Mar 12 at 17:15 comment added leftaroundabout You could make the analogy work by talking not about heaps but instead assuming all sand grains are sitting on a glass plate (never two on top of each other) and comparing the state where all the grains are snugly pushed to one corner of the plate, to the state where they're spread out across the whole plate, though this too has caveats (e.g. if they're arranged on a perfect square grid).
Mar 12 at 17:06 comment added leftaroundabout No, Bill K is right, this is not a good analogy because it suggests that a high-entropy state is a low-energy state, which is much more wrong than suggesting a low entropy corresponds to well-ordering. In fact, if the sand is spread out perfectly flat on the ground then this has the same low entropy as a maximum steep heap or even an intricate sand castle. What would have high entropy is if the sand is spread out but not evenly but with lots of random mounds and ripples. But that doesn't match your "lower is more likely than higher" explanation. The highest entropy meanwhile is a sandstorm!
Mar 12 at 0:14 comment added armand that's the problem with analogies, if you stretch them to much they tend to burst. I guess one could build on the sand (pun intended) and move to a steam engine or something. Maybe use the image of an hourglass with a small mill wheel. I suspect creationists would also jump on to suggest that this is proof that someone had to put the heap together in the first place, etc. But I think the sand example is enough to dispel the whole "order/chaos" misconception, which was the original goal.

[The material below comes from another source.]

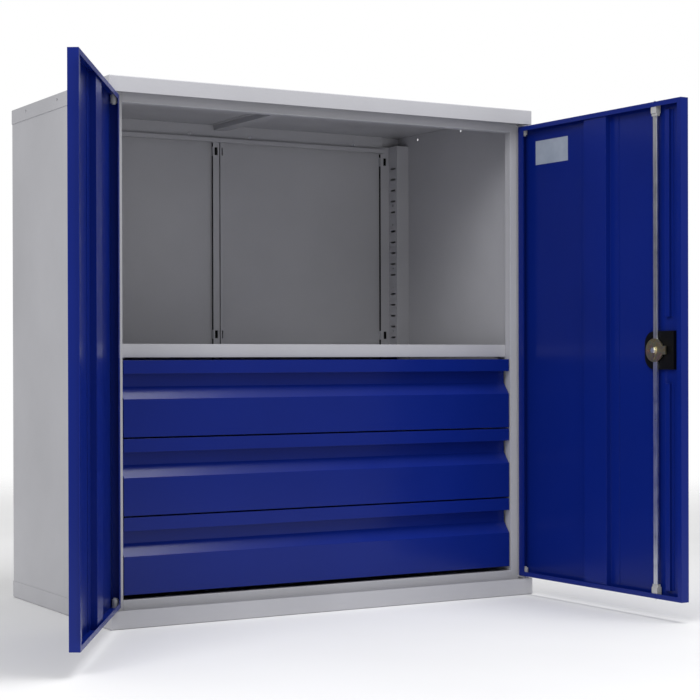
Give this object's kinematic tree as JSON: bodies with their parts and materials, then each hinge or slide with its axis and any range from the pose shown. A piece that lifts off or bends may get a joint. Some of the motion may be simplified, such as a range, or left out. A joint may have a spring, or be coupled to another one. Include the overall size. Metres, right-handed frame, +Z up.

Mar 11 at 21:38 comment added Bill K That is a good analogy but you might also point out that without intervention, given bounded area (let's say a pile in a sealed box) it will, over time, only flatten, never grow back into a mound. This seems a strange thing to say for sand, but the sand is representative of energy. All "Work" done with the energy leads towards the "Flat sand" state, and once it's at the "Flat" state no more work can be done (Nothing can happen) for that isolated area without external input.
Mar 11 at 19:21 comment added Philip Roe Nice indeed! I would add that when the sand is in a heap there exists the possibility of doing something with it, like letting it run through a funnel and drive a tiny machine. In general, what happens to the heap reduces it usefulness.
Mar 11 at 2:13 comment added How why e +1 What a beautiful analogy, I can say this is the closest I have come to completely grasping the idea of entropy.